Invasive plants threaten to take over our yards, parks, forests, and fields.
Why are Invasive Plants harmful?
- They outcompete native plants that provide food and shelter to native wildlife.
- They grow quickly and cover or shade out native plants that support pollinators, birds, and beneficial insects.
- They cover the land with monocultures (all one species over vast areas) which reduces biodiversity.
- They can block streams and cause flooding, and are expensive and difficult to control once established.
- Because most invasives come from distant lands, there are no indigenous insects or diseases to hinder their growth.
Combating the 5 Most (un)Wanted Invasives:
*See above for corresponding images*
1) Garlic Mustard: Focus efforts on preventing plants from producing seeds. Pull second-year plants by hand, disposing in sealed bags. First-year plants and second-year plants that haven't flowered can be sprayed with herbicide.
2) Vinca Minor: Dig and pull up by hand. Once you have pulled up as much of the plant as possible, rake up and destroy all parts of the weed. Do not leave any of it lying around, Cover the ground with cardboard and/or mulch to prevent more growth. Chemical weedkiller can be used as a last resort, applied to the leaves and the plant then takes the poison down to the roots.

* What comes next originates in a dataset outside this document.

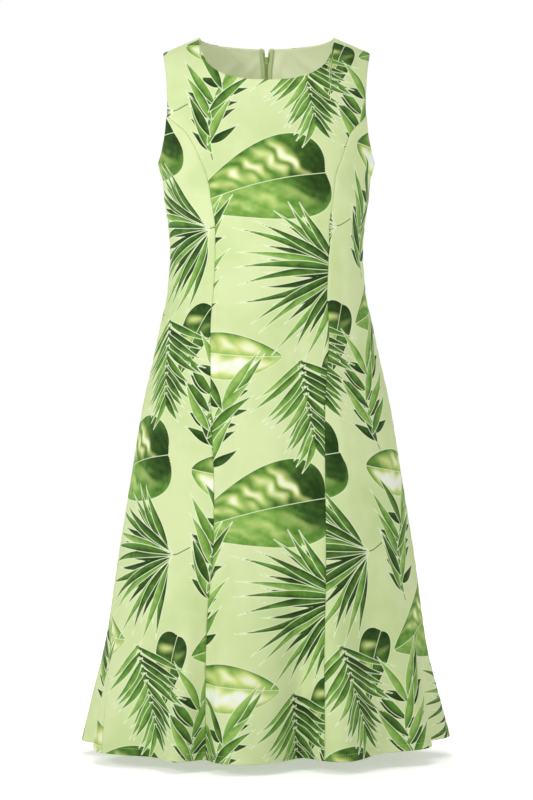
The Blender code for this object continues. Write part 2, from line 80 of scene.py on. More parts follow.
creaseTable = (  # angle, height, lean in degrees for 100 mm down, half length, half width in degrees, out
    (-33, -560, 0.4, 150, 3.6, 1.6), (-46, -700, 1.0, 190, 4.2, -2.2), (-58, -640, 0.6, 160, 4.0, 1.8),
    (-14, -620, 0.4, 170, 3.4, -1.5), (3, -690, -0.2, 210, 4.6, 1.8), (17, -600, 0.6, 150, 3.4, -1.6),
    (34, -660, 0.4, 190, 3.8, 2.0), (48, -560, -0.5, 150, 4.0, -1.8), (66, -690, -0.6, 200, 4.6, 2.0),
    (-75, -560, -0.8, 140, 4.6, -1.8), (-24, -360, 3.5, 60, 4.2, 1.1), (27, -345, -3.2, 66, 4.4, 1.2),
    (-52, -345, -7.0, 46, 5.0, 1.2), (55, -352, 6.5, 48, 5.0, 1.1), (-60, -225, 14.0, 34, 5.0, 1.5),
    (62, -222, -13.0, 34, 5.0, 1.5), (-18, -150, 9.0, 40, 5.0, 0.9), (22, -140, -9.0, 44, 5.0, 0.9),
    (100, -610, 0.8, 170, 4.6, -1.8), (113, -520, -0.6, 150, 4.4, 1.8), (128, -690, 0.4, 190, 4.6, -2.0),
    (146, -600, 0.8, 160, 4.0, 1.7), (163, -660, 0.5, 190, 3.8, -1.7), (-170, -560, 0.4, 150, 3.8, 1.6),
    (-153, -650, -0.5, 190, 4.2, -1.9), (-137, -560, 0.6, 150, 4.4, 1.8), (-119, -660, -0.4, 190, 4.6, -1.9),
    (-25, -1050, 0.3, 150, 2.2, -3.0), (-18, -1060, 0.0, 160, 2.6, 2.4), (20, -1040, 0.0, 160, 2.0, -2.8),
    (26, -1050, 0.2, 150, 2.6, 2.0), (150, -330, 9.0, 40, 6.0, 1.3), (-150, -334, -9.0, 40, 6.0, 1.3), (160, -372, 7.0, 34, 6.0, -1.2),
    (-160, -376, -7.0, 34, 6.0, -1.2), (-106, -240, -8.0, 38, 5.0, 1.3), (106, -238, 8.0, 38, 5.0, 1.3),
)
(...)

3) Eurasian Honeysuckle: Selective herbicide application to foliage works when temperatures are above 65 degrees, and before seeds disperse in late summer/early fall. Well-established stands can be managed by cutting the stems to ground level and spraying the stumps with herbicide.
4) Japanese Knotweed: Digging is only appropriate for small patches when all material below ground can be removed in plastic bags for proper disposal, never with yard waste or to be composted. Repeated cutting or mowing works well. Herbicide can be sprayed onto leaves, injected into stems, or painted onto cut stems.
5) Winged Burning Bush: Can be hand-pulled or dug out. Herbicides are effective on foliage and if cut, stumps should be painted with herbicide immediately after cutting.